>> Start
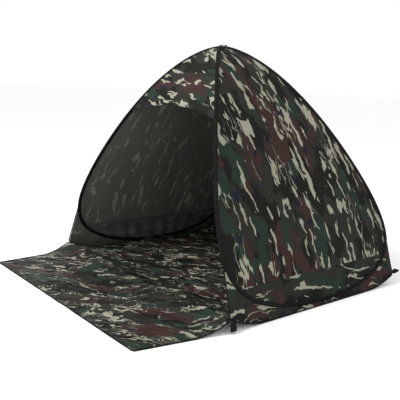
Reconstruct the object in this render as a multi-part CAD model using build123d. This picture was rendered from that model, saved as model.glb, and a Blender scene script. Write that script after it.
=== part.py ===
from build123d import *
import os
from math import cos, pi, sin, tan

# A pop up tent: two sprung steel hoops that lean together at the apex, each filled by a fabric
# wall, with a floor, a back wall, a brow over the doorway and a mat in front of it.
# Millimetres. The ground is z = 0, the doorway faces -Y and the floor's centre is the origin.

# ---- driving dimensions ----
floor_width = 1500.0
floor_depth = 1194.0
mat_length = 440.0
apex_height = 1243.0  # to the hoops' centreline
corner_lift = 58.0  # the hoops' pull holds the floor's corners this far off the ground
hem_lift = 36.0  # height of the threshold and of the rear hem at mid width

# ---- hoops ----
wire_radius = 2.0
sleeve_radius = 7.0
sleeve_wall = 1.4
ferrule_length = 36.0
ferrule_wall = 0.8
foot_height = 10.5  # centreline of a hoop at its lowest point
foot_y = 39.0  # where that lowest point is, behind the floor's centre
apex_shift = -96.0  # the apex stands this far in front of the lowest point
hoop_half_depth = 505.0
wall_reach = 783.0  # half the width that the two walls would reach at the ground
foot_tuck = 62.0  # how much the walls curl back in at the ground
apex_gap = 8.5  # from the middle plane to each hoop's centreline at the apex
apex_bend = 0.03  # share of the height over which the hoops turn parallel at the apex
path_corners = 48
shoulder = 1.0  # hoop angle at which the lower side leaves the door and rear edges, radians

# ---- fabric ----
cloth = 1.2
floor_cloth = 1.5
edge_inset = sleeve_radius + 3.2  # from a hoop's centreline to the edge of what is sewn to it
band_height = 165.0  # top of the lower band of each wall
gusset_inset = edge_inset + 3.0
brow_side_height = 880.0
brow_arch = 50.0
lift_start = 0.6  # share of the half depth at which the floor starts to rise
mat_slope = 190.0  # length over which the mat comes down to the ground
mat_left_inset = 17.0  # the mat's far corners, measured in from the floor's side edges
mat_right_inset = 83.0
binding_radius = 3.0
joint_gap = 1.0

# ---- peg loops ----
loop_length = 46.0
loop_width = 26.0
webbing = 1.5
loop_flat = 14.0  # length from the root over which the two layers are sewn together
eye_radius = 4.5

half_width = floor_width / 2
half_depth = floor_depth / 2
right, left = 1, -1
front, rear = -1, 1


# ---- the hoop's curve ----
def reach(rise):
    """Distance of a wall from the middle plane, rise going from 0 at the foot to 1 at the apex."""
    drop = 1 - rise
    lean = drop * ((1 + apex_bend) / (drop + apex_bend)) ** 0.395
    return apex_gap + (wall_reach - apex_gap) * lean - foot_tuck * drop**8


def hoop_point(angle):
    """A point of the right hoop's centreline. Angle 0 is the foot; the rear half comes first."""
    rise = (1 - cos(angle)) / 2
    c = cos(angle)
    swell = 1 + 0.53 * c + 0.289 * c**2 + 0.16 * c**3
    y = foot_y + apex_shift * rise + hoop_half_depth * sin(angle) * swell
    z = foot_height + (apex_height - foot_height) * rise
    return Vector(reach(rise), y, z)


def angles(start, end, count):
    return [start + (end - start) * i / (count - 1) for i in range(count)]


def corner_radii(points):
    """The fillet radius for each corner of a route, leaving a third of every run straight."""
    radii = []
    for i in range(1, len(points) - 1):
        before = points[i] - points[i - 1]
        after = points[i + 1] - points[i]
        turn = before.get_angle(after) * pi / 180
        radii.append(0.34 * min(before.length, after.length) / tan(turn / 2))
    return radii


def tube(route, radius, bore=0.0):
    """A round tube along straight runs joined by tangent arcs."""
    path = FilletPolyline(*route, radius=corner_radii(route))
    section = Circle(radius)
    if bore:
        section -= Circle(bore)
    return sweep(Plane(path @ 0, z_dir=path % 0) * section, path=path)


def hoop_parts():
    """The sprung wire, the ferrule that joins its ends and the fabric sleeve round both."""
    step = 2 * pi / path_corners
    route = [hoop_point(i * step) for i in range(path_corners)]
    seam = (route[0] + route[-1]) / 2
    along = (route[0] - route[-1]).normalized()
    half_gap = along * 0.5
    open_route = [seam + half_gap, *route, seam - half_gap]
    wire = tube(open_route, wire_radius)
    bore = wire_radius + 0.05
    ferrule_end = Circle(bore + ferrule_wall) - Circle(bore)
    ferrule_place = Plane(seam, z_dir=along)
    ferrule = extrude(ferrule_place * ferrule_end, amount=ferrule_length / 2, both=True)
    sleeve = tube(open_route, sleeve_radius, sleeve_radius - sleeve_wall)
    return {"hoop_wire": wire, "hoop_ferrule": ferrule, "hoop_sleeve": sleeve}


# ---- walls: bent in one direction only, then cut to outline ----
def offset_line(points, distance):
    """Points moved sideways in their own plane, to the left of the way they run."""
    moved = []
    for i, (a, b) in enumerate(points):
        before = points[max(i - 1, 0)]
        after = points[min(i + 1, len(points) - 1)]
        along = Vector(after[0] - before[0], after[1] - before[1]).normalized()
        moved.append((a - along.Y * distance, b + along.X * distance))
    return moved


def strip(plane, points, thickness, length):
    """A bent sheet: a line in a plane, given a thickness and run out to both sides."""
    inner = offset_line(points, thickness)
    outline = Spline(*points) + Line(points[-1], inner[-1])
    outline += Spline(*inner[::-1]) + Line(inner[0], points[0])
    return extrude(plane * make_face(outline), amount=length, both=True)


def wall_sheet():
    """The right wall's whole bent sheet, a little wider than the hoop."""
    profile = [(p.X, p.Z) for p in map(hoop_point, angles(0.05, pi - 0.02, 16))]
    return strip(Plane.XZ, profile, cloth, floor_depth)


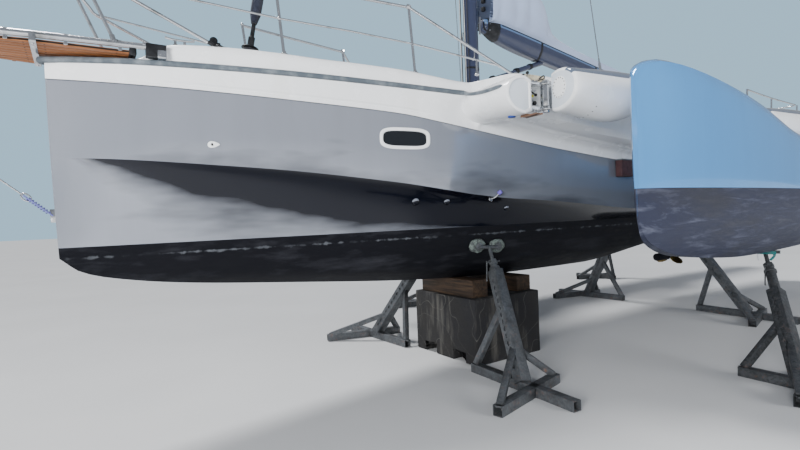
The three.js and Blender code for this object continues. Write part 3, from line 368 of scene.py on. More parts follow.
>> End
● JOB
What is needed is an exact copy of the lines from the start of the listing through the line where "hem_lift = 36.0" sits, please, both end lines included and nothing more.

● THE COMPLETED TASK
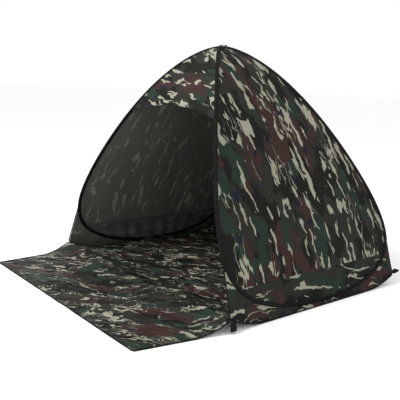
Reconstruct the object in this render as a multi-part CAD model using build123d. This picture was rendered from that model, saved as model.glb, and a Blender scene script. Write that script after it.
=== part.py ===
from build123d import *
import os
from math import cos, pi, sin, tan

# A pop up tent: two sprung steel hoops that lean together at the apex, each filled by a fabric
# wall, with a floor, a back wall, a brow over the doorway and a mat in front of it.
# Millimetres. The ground is z = 0, the doorway faces -Y and the floor's centre is the origin.

# ---- driving dimensions ----
floor_width = 1500.0
floor_depth = 1194.0
mat_length = 440.0
apex_height = 1243.0  # to the hoops' centreline
corner_lift = 58.0  # the hoops' pull holds the floor's corners this far off the ground
hem_lift = 36.0  # height of the threshold and of the rear hem at mid width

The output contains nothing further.